Artwork Data

Title

Liggende vrouw

Artist

Bram Roth

Year

1984

Material

brons

Partial collection

Intro Zuiderpark

Artwork Location

Address

Zuiderpark, Den Haag

City district

Escamp

GPS data

52.055244888842, 4.2843820590958 View on map

Artwork Description

Text

Sculptor Bram Roth believed that his art should transcend nature. This is evident from a statement he made in 1986: "My work, in which women and horses are the main themes, is naturalistic, but it is not an imitation of nature. [...] I play with the form and the proportions of my subject and thus create a poetic, spiritual translation of reality.

This description fully applies to his bronze sculpture 'Reclining Woman' in the Zuiderpark. Roth gave the woman unnaturally long limbs and lovely facial features, making her unrealistically beautiful. With her long neck, 'Reclining Woman' is reminiscent of a Mannerist Madonna. The painters of Mannerism (1530-1600), in reaction to the ideal reality of the Renaissance, artificially gave their figures long necks, arms, legs, fingers and feet. Roth undoubtedly knew about Mannerism. However, he never indicated that this art movement was a direct source of inspiration for him. In his search for an unearthly beauty and ultimate grace, he naturally arrived at the elongated body shapes. This was independent of examples from art history.

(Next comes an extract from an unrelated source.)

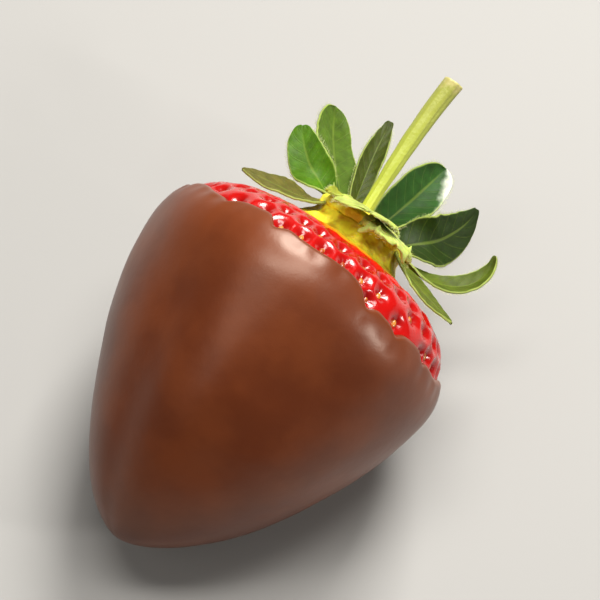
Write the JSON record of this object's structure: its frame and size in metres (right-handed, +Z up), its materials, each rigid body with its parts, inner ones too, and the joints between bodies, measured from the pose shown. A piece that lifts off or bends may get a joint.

Everything about 'Reclining Woman' is typically Roth. She is at once graceful and voluminous, both delicate and robust. Her seemingly gossamer robe and hairstyle are worked out in minute detail. But her body is colossal and her posture static. Lying down on a bench at the edge of leafy groves, she looks like a resting shepherdess in a rustic scene. A shepherdess who curiously raises her head and looks at the passers-by.